== WHAT TO WORK ON ==
Extract every line of the material below and reproduce it faithfully.

##########

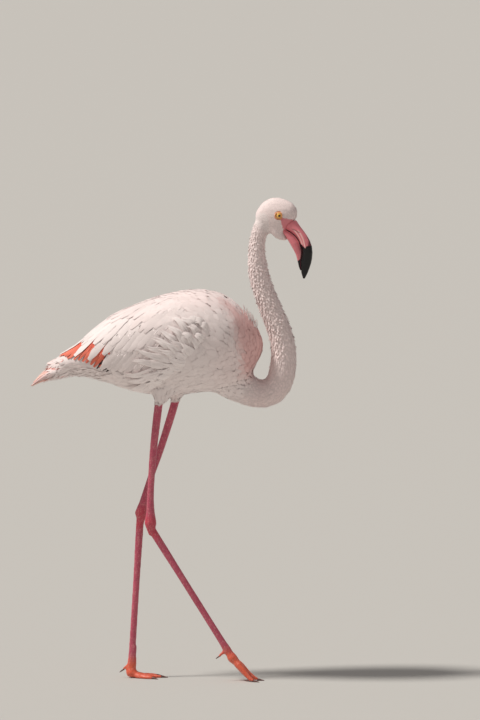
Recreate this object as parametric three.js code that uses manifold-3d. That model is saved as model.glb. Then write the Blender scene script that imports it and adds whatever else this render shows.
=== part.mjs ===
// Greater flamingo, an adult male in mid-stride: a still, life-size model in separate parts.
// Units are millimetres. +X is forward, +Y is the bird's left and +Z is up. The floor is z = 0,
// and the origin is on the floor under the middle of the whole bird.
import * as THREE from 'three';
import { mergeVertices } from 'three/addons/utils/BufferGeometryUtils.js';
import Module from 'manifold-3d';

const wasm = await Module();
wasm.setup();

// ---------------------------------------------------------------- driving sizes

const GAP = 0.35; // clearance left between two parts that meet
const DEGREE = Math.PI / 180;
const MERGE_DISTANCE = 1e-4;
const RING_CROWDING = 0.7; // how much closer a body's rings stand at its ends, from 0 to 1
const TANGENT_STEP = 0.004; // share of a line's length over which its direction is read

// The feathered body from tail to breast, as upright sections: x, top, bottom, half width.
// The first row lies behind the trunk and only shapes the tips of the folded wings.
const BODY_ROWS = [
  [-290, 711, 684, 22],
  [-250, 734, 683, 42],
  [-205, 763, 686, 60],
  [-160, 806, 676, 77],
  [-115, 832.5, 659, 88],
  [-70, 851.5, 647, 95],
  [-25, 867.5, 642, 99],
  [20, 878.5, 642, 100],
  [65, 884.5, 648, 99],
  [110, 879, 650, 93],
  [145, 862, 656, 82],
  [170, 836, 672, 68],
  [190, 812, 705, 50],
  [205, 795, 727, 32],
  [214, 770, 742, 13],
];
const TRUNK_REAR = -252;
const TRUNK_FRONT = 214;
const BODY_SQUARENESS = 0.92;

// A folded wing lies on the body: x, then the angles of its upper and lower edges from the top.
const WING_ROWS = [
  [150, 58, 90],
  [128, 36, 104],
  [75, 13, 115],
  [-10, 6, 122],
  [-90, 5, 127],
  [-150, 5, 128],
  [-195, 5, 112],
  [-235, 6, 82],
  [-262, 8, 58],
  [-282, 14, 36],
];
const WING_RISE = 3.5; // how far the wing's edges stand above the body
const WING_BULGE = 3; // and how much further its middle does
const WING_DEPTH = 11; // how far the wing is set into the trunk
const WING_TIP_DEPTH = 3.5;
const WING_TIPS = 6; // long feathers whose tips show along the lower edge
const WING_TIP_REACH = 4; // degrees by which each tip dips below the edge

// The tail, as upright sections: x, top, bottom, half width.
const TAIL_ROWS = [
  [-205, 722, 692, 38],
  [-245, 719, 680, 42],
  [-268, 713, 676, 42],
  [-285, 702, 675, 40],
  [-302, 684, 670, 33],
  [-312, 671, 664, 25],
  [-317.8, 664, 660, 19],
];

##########

== ANSWER BELOW ==
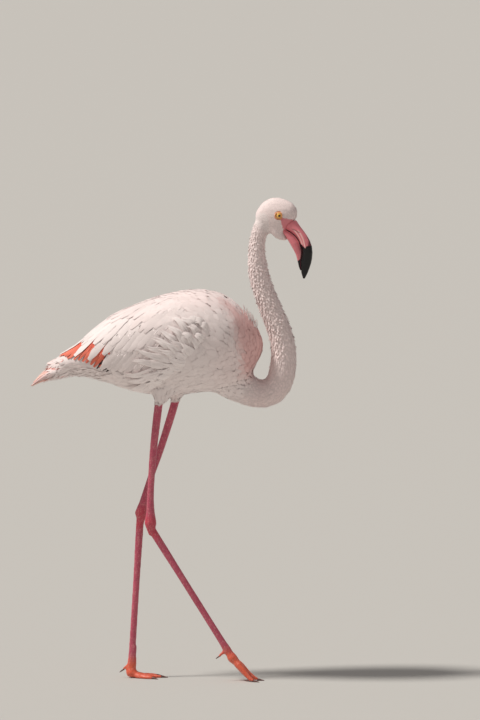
Recreate this object as parametric three.js code that uses manifold-3d. That model is saved as model.glb. Then write the Blender scene script that imports it and adds whatever else this render shows.
=== part.mjs ===
// Greater flamingo, an adult male in mid-stride: a still, life-size model in separate parts.
// Units are millimetres. +X is forward, +Y is the bird's left and +Z is up. The floor is z = 0,
// and the origin is on the floor under the middle of the whole bird.
import * as THREE from 'three';
import { mergeVertices } from 'three/addons/utils/BufferGeometryUtils.js';
import Module from 'manifold-3d';

const wasm = await Module();
wasm.setup();

// ---------------------------------------------------------------- driving sizes

const GAP = 0.35; // clearance left between two parts that meet
const DEGREE = Math.PI / 180;
const MERGE_DISTANCE = 1e-4;
const RING_CROWDING = 0.7; // how much closer a body's rings stand at its ends, from 0 to 1
const TANGENT_STEP = 0.004; // share of a line's length over which its direction is read

// The feathered body from tail to breast, as upright sections: x, top, bottom, half width.
// The first row lies behind the trunk and only shapes the tips of the folded wings.
const BODY_ROWS = [
  [-290, 711, 684, 22],
  [-250, 734, 683, 42],
  [-205, 763, 686, 60],
  [-160, 806, 676, 77],
  [-115, 832.5, 659, 88],
  [-70, 851.5, 647, 95],
  [-25, 867.5, 642, 99],
  [20, 878.5, 642, 100],
  [65, 884.5, 648, 99],
  [110, 879, 650, 93],
  [145, 862, 656, 82],
  [170, 836, 672, 68],
  [190, 812, 705, 50],
  [205, 795, 727, 32],
  [214, 770, 742, 13],
];
const TRUNK_REAR = -252;
const TRUNK_FRONT = 214;
const BODY_SQUARENESS = 0.92;

// A folded wing lies on the body: x, then the angles of its upper and lower edges from the top.
const WING_ROWS = [
  [150, 58, 90],
  [128, 36, 104],
  [75, 13, 115],
  [-10, 6, 122],
  [-90, 5, 127],
  [-150, 5, 128],
  [-195, 5, 112],
  [-235, 6, 82],
  [-262, 8, 58],
  [-282, 14, 36],
];
const WING_RISE = 3.5; // how far the wing's edges stand above the body
const WING_BULGE = 3; // and how much further its middle does
const WING_DEPTH = 11; // how far the wing is set into the trunk
const WING_TIP_DEPTH = 3.5;
const WING_TIPS = 6; // long feathers whose tips show along the lower edge
const WING_TIP_REACH = 4; // degrees by which each tip dips below the edge

// The tail, as upright sections: x, top, bottom, half width.
const TAIL_ROWS = [
  [-205, 722, 692, 38],
  [-245, 719, 680, 42],
  [-268, 713, 676, 42],
  [-285, 702, 675, 40],
  [-302, 684, 670, 33],
  [-312, 671, 664, 25],
  [-317.8, 664, 660, 19],
];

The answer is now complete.